**Excerpted records:**
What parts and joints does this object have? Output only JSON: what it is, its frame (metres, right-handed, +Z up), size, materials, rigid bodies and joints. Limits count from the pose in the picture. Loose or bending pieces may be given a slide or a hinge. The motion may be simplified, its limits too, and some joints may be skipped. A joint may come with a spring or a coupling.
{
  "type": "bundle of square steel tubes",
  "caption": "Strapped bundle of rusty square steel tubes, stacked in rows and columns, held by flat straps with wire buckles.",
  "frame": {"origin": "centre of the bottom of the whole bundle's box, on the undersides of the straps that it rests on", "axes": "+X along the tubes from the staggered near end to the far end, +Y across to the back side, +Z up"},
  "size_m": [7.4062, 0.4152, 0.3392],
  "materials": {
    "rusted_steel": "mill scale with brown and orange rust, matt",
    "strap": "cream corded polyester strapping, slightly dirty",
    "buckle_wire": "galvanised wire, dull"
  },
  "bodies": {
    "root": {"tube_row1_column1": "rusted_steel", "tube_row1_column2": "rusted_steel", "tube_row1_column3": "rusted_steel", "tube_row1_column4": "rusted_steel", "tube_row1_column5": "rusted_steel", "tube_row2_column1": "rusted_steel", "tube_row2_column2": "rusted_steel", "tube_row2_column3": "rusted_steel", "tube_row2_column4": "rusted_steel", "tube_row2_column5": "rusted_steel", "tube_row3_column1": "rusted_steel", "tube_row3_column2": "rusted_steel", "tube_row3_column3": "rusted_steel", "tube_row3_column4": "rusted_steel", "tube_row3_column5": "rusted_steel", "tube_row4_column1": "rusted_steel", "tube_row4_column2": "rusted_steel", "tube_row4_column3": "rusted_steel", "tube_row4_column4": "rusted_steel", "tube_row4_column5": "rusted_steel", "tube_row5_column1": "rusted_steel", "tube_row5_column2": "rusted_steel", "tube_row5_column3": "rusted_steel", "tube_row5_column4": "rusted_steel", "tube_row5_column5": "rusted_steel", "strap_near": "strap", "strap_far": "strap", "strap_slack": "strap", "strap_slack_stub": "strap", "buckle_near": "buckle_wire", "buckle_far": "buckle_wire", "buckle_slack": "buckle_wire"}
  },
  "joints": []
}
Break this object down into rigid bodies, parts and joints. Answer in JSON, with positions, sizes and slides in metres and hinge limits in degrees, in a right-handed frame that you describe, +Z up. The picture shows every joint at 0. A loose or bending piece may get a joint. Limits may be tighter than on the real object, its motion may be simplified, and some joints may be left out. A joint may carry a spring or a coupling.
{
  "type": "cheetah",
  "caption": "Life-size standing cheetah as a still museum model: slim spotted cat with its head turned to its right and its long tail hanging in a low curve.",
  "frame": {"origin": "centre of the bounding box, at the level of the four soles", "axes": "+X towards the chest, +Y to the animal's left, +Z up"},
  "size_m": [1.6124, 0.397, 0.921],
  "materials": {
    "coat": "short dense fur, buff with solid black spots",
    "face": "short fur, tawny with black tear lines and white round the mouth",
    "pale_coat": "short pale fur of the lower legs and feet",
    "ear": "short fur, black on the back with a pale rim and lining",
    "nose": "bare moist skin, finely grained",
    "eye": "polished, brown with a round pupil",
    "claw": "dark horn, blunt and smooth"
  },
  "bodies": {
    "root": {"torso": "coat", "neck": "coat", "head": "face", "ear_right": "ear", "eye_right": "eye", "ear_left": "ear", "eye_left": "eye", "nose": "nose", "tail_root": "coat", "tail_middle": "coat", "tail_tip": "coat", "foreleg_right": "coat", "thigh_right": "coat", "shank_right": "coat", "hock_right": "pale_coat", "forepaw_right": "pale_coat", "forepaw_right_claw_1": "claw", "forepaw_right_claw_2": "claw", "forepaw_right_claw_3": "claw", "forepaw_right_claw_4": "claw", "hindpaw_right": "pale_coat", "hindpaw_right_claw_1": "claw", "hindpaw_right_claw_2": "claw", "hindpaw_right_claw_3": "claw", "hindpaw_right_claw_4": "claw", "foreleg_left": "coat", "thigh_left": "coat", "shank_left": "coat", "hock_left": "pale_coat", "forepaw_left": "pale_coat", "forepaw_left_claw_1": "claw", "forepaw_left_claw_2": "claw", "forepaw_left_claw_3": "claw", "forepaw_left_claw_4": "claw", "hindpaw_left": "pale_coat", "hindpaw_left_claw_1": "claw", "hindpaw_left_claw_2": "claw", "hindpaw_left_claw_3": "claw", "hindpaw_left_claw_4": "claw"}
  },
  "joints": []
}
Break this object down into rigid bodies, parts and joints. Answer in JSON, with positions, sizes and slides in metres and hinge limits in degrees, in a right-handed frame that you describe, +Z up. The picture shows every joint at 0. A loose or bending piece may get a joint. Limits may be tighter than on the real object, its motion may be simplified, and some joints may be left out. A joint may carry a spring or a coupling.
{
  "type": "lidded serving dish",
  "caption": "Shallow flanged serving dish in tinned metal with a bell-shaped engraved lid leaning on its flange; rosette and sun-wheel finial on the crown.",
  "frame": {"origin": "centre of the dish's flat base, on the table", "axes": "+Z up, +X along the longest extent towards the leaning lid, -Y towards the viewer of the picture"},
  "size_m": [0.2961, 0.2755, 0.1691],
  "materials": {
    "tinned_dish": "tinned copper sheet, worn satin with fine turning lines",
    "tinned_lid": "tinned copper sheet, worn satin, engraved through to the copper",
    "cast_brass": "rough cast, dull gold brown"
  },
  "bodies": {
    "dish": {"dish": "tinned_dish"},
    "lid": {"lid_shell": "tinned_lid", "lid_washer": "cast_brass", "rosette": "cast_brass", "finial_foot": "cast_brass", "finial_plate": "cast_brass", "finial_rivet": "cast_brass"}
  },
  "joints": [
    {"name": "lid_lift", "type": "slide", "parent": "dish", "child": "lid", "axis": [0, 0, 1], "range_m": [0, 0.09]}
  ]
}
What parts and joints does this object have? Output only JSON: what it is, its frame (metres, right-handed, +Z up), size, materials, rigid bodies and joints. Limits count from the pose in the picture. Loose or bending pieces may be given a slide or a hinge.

**What is being asked:**
Retype all the material above precisely, with no line left out.

**Solution to this exercise:**
What parts and joints does this object have? Output only JSON: what it is, its frame (metres, right-handed, +Z up), size, materials, rigid bodies and joints. Limits count from the pose in the picture. Loose or bending pieces may be given a slide or a hinge. The motion may be simplified, its limits too, and some joints may be skipped. A joint may come with a spring or a coupling.
{
  "type": "bundle of square steel tubes",
  "caption": "Strapped bundle of rusty square steel tubes, stacked in rows and columns, held by flat straps with wire buckles.",
  "frame": {"origin": "centre of the bottom of the whole bundle's box, on the undersides of the straps that it rests on", "axes": "+X along the tubes from the staggered near end to the far end, +Y across to the back side, +Z up"},
  "size_m": [7.4062, 0.4152, 0.3392],
  "materials": {
    "rusted_steel": "mill scale with brown and orange rust, matt",
    "strap": "cream corded polyester strapping, slightly dirty",
    "buckle_wire": "galvanised wire, dull"
  },
  "bodies": {
    "root": {"tube_row1_column1": "rusted_steel", "tube_row1_column2": "rusted_steel", "tube_row1_column3": "rusted_steel", "tube_row1_column4": "rusted_steel", "tube_row1_column5": "rusted_steel", "tube_row2_column1": "rusted_steel", "tube_row2_column2": "rusted_steel", "tube_row2_column3": "rusted_steel", "tube_row2_column4": "rusted_steel", "tube_row2_column5": "rusted_steel", "tube_row3_column1": "rusted_steel", "tube_row3_column2": "rusted_steel", "tube_row3_column3": "rusted_steel", "tube_row3_column4": "rusted_steel", "tube_row3_column5": "rusted_steel", "tube_row4_column1": "rusted_steel", "tube_row4_column2": "rusted_steel", "tube_row4_column3": "rusted_steel", "tube_row4_column4": "rusted_steel", "tube_row4_column5": "rusted_steel", "tube_row5_column1": "rusted_steel", "tube_row5_column2": "rusted_steel", "tube_row5_column3": "rusted_steel", "tube_row5_column4": "rusted_steel", "tube_row5_column5": "rusted_steel", "strap_near": "strap", "strap_far": "strap", "strap_slack": "strap", "strap_slack_stub": "strap", "buckle_near": "buckle_wire", "buckle_far": "buckle_wire", "buckle_slack": "buckle_wire"}
  },
  "joints": []
}
Break this object down into rigid bodies, parts and joints. Answer in JSON, with positions, sizes and slides in metres and hinge limits in degrees, in a right-handed frame that you describe, +Z up. The picture shows every joint at 0. A loose or bending piece may get a joint. Limits may be tighter than on the real object, its motion may be simplified, and some joints may be left out. A joint may carry a spring or a coupling.
{
  "type": "cheetah",
  "caption": "Life-size standing cheetah as a still museum model: slim spotted cat with its head turned to its right and its long tail hanging in a low curve.",
  "frame": {"origin": "centre of the bounding box, at the level of the four soles", "axes": "+X towards the chest, +Y to the animal's left, +Z up"},
  "size_m": [1.6124, 0.397, 0.921],
  "materials": {
    "coat": "short dense fur, buff with solid black spots",
    "face": "short fur, tawny with black tear lines and white round the mouth",
    "pale_coat": "short pale fur of the lower legs and feet",
    "ear": "short fur, black on the back with a pale rim and lining",
    "nose": "bare moist skin, finely grained",
    "eye": "polished, brown with a round pupil",
    "claw": "dark horn, blunt and smooth"
  },
  "bodies": {
    "root": {"torso": "coat", "neck": "coat", "head": "face", "ear_right": "ear", "eye_right": "eye", "ear_left": "ear", "eye_left": "eye", "nose": "nose", "tail_root": "coat", "tail_middle": "coat", "tail_tip": "coat", "foreleg_right": "coat", "thigh_right": "coat", "shank_right": "coat", "hock_right": "pale_coat", "forepaw_right": "pale_coat", "forepaw_right_claw_1": "claw", "forepaw_right_claw_2": "claw", "forepaw_right_claw_3": "claw", "forepaw_right_claw_4": "claw", "hindpaw_right": "pale_coat", "hindpaw_right_claw_1": "claw", "hindpaw_right_claw_2": "claw", "hindpaw_right_claw_3": "claw", "hindpaw_right_claw_4": "claw", "foreleg_left": "coat", "thigh_left": "coat", "shank_left": "coat", "hock_left": "pale_coat", "forepaw_left": "pale_coat", "forepaw_left_claw_1": "claw", "forepaw_left_claw_2": "claw", "forepaw_left_claw_3": "claw", "forepaw_left_claw_4": "claw", "hindpaw_left": "pale_coat", "hindpaw_left_claw_1": "claw", "hindpaw_left_claw_2": "claw", "hindpaw_left_claw_3": "claw", "hindpaw_left_claw_4": "claw"}
  },
  "joints": []
}
Break this object down into rigid bodies, parts and joints. Answer in JSON, with positions, sizes and slides in metres and hinge limits in degrees, in a right-handed frame that you describe, +Z up. The picture shows every joint at 0. A loose or bending piece may get a joint. Limits may be tighter than on the real object, its motion may be simplified, and some joints may be left out. A joint may carry a spring or a coupling.
{
  "type": "lidded serving dish",
  "caption": "Shallow flanged serving dish in tinned metal with a bell-shaped engraved lid leaning on its flange; rosette and sun-wheel finial on the crown.",
  "frame": {"origin": "centre of the dish's flat base, on the table", "axes": "+Z up, +X along the longest extent towards the leaning lid, -Y towards the viewer of the picture"},
  "size_m": [0.2961, 0.2755, 0.1691],
  "materials": {
    "tinned_dish": "tinned copper sheet, worn satin with fine turning lines",
    "tinned_lid": "tinned copper sheet, worn satin, engraved through to the copper",
    "cast_brass": "rough cast, dull gold brown"
  },
  "bodies": {
    "dish": {"dish": "tinned_dish"},
    "lid": {"lid_shell": "tinned_lid", "lid_washer": "cast_brass", "rosette": "cast_brass", "finial_foot": "cast_brass", "finial_plate": "cast_brass", "finial_rivet": "cast_brass"}
  },
  "joints": [
    {"name": "lid_lift", "type": "slide", "parent": "dish", "child": "lid", "axis": [0, 0, 1], "range_m": [0, 0.09]}
  ]
}
What parts and joints does this object have? Output only JSON: what it is, its frame (metres, right-handed, +Z up), size, materials, rigid bodies and joints. Limits count from the pose in the picture. Loose or bending pieces may be given a slide or a hinge.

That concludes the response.